[CAD and scene scripts]
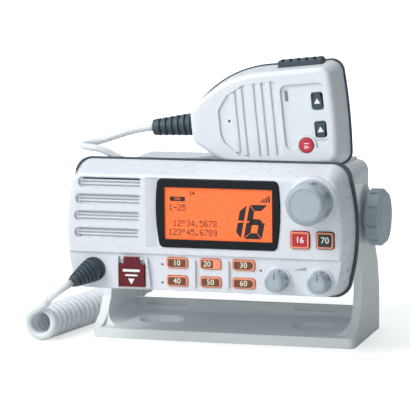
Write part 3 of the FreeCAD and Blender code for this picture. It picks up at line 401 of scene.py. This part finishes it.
for cap, body, right, up, wide, tall, finish, number in square_keys:
    dress(finish, cap)
    crown = panel_face - cap_rise
    glow = pill(wide - glow_margin, tall - glow_margin, glow_corner)
    face = pill(wide - face_margin, tall - face_margin, face_corner)
    extruded(cap + "_glow", [glow], glow_thick, amber_cap, body, on_panel(right, up, crown), holes=[face])
    figure(cap + "_figure", number, square_figure_tall, figure_thick, white_print, body,
           on_panel(right, up, crown - ink_thick))

# Distress key: a red button under a clear red flap on a steel pin.
# The flap carries a plain white arrow and two plain lines.
flap_red = plastic("flap_red_clear", paint(104, 14, 28), 0.28, shade=0.15, grain=1.0, depth=0.002, edge=0.4,
                   shine=0.35)
button_red = plastic("button_red", paint(188, 26, 34), 0.35, shade=0.06, grain=0.4)
dress(flap_red, "distress_cover")
dress(button_red, "distress_button")
flap_middle = (-43, -27.4)
flap_rise = 3.4
flap_face = step_face - flap_rise


def triangle(size, point_up=True):
    half_side = size * 0.58
    tip = size * 0.5 if point_up else -size * 0.5
    return [(-half_side, -tip), (half_side, -tip), (0, tip)]


flap_lines = [shifted(pill(10.4, 1.5, 0.2), 0, 2.9), shifted(pill(7.6, 1.0, 0.2), 0, 0.1)]
flap_marks = [shifted(triangle(3.4, False), 0, -3.6), *flap_lines]
extruded("distress_flap_marks", flap_marks, segment_thick, white_print, "distress_lid",
         on_panel(*flap_middle, flap_face))

# Control knobs: blue-grey moulded caps pushed onto the shafts of the controls behind the panel.
# A thin raised ring runs round each face, and a short fin on each small knob points at its setting.
knob_grey = plastic("knob_blue_grey", paint(172, 183, 192), 0.42, shade=0.04, grain=0.4, edge=0.6)
dress(knob_grey, "channel_knob", "volume_knob", "squelch_knob")
channel_gap, channel_tall = 2.2, 16.5
small_gap, small_tall = 1.4, 10.5
channel_knob_face = panel_face - channel_gap - channel_tall
small_knob_face = step_face - small_gap - small_tall
knobs = (("channel", "channel_control", 66, 19.3, 9.2, channel_knob_face),
         ("volume", "volume_turner", 45.2, -27.2, 4.1, small_knob_face),
         ("squelch", "squelch_turner", 70.4, -27.2, 4.1, small_knob_face))
ring_wide, ring_rise = 0.35, 0.15
pointer = pill(0.9, 3.8, 0.4)
pointer_out, pointer_sink, pointer_tall = 4.1, 0.7, 1.3
circle_flat, circle_steps = 0.01, 12


def circle(radius):
    return pill(2 * radius, 2 * radius, radius - circle_flat, steps=circle_steps)


for name, body, right, up, radius, face in knobs:
    extruded(name + "_face_ring", [circle(radius)], ring_rise, knob_grey, body, on_panel(right, up, face),
             holes=[circle(radius - ring_wide)])
    if name != "channel":
        extruded(name + "_pointer", [pointer], pointer_tall, knob_grey, body,
                 on_panel(right, up + pointer_out, face + pointer_sink))

# Strain reliefs and talk bar: moulded slate rubber.
# The reliefs are ribbed where the cord leaves the panel and the microphone, and the bar presses in.
dress(slate_rubber, "front_strain_relief", "mic_strain_relief", "push_to_talk_bar")

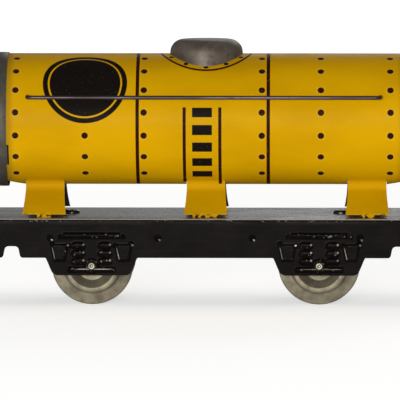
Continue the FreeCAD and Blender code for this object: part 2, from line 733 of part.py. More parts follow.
def make_wheel_back(name, end, side):
    """The disc that closes a wheel from behind, held in the curl of its flange."""
    body = new_body(
        name,
        x=f"{end} * wheelbase / 2",
        y=f"{0 - side} * back_to_back / 2",
        z="flange_radius",
        turned=side == NEAR,
    )
    profile = new_sketch(body, "profile", "YZ")
    bore = "axle_diameter / 2 + press_play"
    outline(
        profile,
        [
            ("0", bore),
            ("0", "flange_radius - wheel_sheet - press_play"),
            ("wheel_sheet", "flange_radius - wheel_sheet - press_play"),
            ("wheel_sheet", "hub_radius"),
            ("2 * wheel_sheet + hub_stand", "hub_radius"),
            ("2 * wheel_sheet + hub_stand", bore),
        ],
    )
    revolution(body, profile, "H_Axis")


# ---------------------------------------------------------------- couplers


def coupler_plate(name, end):
    """A coupler's shank and head, drawn from its pivot outwards, with the pivot's hole."""
    body = new_body(name, x=f"{end} * pivot_place", z="deck_top - coupler_bottom", turned=end == LEFT)
    plan = new_sketch(body, "plan", "XY")
    side = [
        ("coupler_tip", "head_width / 2"),
        ("head_start", "head_width / 2"),
        ("neck_end", "shank_width / 2"),
        ("0 - shank_width / 2", "shank_width / 2"),
    ]
    outline(plan, side + [(x, f"0 - {y}") for x, y in reversed(side)])
    pad(body, plan, "coupler_sheet")
    tip, back = amount("coupler_tip"), amount("0 - shank_width / 2")
    fillet(body, "plate_corners", "head_corner", lambda edge: is_post(edge) and near(edge.BoundBox.XMax, tip))
    fillet(body, "pivot_end", "pivot_corner", lambda edge: is_post(edge) and near(edge.BoundBox.XMin, back))
    hole = new_sketch(body, "pivot_hole", "XY", "coupler_sheet")
    circle(hole, "0", "0", "rivet_shank / 2 + rivet_play")
    pocket(body, hole, "2 * coupler_sheet")
    return body


def is_post(edge):
    """Whether an edge stands upright."""
    box = edge.BoundBox
    return box.XLength < 1e-3 and box.YLength < 1e-3


def make_slot_coupler(name, end):
    body = coupler_plate(name, end)
    slot = new_sketch(body, "link_slot", "XY", "coupler_sheet")
    outer = "coupler_tip - link_slot_edge"
    rectangle(slot, f"{outer} - link_slot_length", outer, "0 - link_slot_width / 2", "link_slot_width / 2")
    pocket(body, slot, "2 * coupler_sheet")


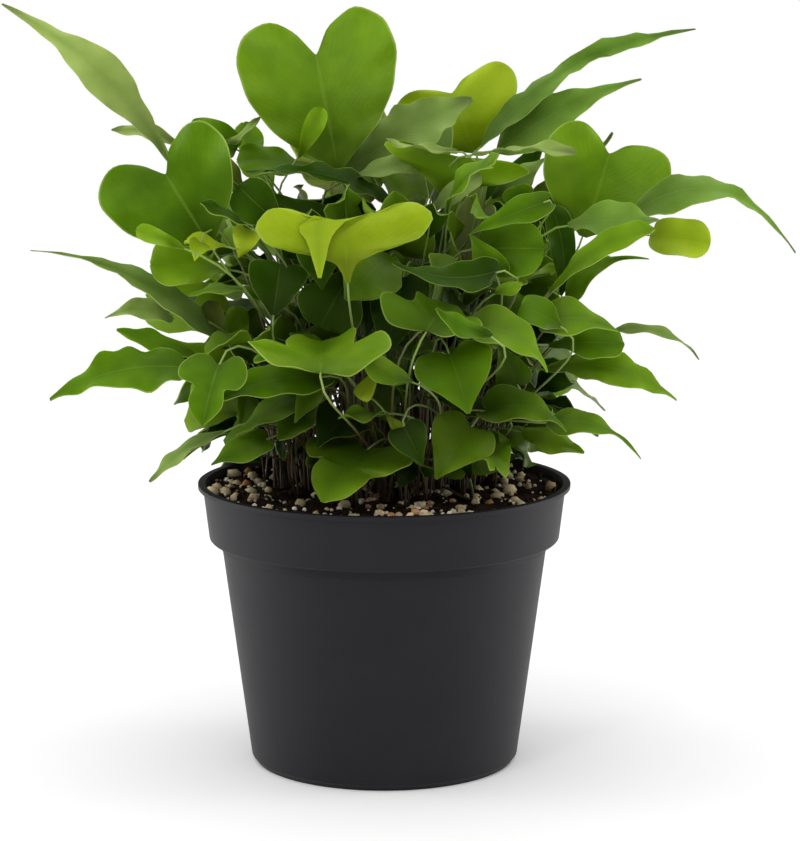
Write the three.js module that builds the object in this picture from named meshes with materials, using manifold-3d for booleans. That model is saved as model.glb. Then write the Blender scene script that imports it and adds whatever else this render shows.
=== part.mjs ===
// Potted fern: simple-bladed fronds on wiry stipes, in a 13 cm nursery pot.
// Millimetres, +Z up, origin at the centre of the pot's flat base, front of the plant towards -Y.
import * as THREE from "three";
import { mergeVertices } from "three/addons/utils/BufferGeometryUtils.js";
import Module from "manifold-3d";

const wasm = await Module();
wasm.setup();
const { Manifold, Mesh: SolidMesh } = wasm;

// Driving dimensions of the pot
const potHeight = 98;
const rimRadius = 64.5;
const rimThickness = 1.5;
const collarHeight = 19.5;
const collarRadius = 62.8;
const collarBottomRadius = 60.7;
const bodyRadius = 56.6;
const baseRadius = 46.4;
const wall = 1.2;
const baseThickness = 1.6;
const drainHoleRadius = 2.3;
const drainHoleCircle = 31;
const potSides = 32;
const soilSides = 24;

// Driving dimensions of the potting mix
const soilLevel = 93;
const seatGap = 0.3;
const granuleCount = 10;

// Driving dimensions of the fronds
const bladeThickness = 0.75;
const stipeRadius = 0.9;
const stipeBottomRadius = 1.05;
const stipeSides = 3;
const stipeStep = 34;
const nubRadius = 2.8;
const nubTopRadius = 2.7;
const nubSides = 5;
const stipeSpacing = 1.2;
const holeRadius = nubRadius + seatGap / Math.cos(Math.PI / nubSides);
const nubDepth = 9;
const nubRise = 2.2;
const clumpCentre = [0, 9];
const clumpRadii = [44, 35];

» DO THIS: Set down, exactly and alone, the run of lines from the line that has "Write the three.js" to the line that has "const granuleCount = 10;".

» RESPONSE FOR THIS EXERCISE:
Write the three.js module that builds the object in this picture from named meshes with materials, using manifold-3d for booleans. That model is saved as model.glb. Then write the Blender scene script that imports it and adds whatever else this render shows.
=== part.mjs ===
// Potted fern: simple-bladed fronds on wiry stipes, in a 13 cm nursery pot.
// Millimetres, +Z up, origin at the centre of the pot's flat base, front of the plant towards -Y.
import * as THREE from "three";
import { mergeVertices } from "three/addons/utils/BufferGeometryUtils.js";
import Module from "manifold-3d";

const wasm = await Module();
wasm.setup();
const { Manifold, Mesh: SolidMesh } = wasm;

// Driving dimensions of the pot
const potHeight = 98;
const rimRadius = 64.5;
const rimThickness = 1.5;
const collarHeight = 19.5;
const collarRadius = 62.8;
const collarBottomRadius = 60.7;
const bodyRadius = 56.6;
const baseRadius = 46.4;
const wall = 1.2;
const baseThickness = 1.6;
const drainHoleRadius = 2.3;
const drainHoleCircle = 31;
const potSides = 32;
const soilSides = 24;

// Driving dimensions of the potting mix
const soilLevel = 93;
const seatGap = 0.3;
const granuleCount = 10;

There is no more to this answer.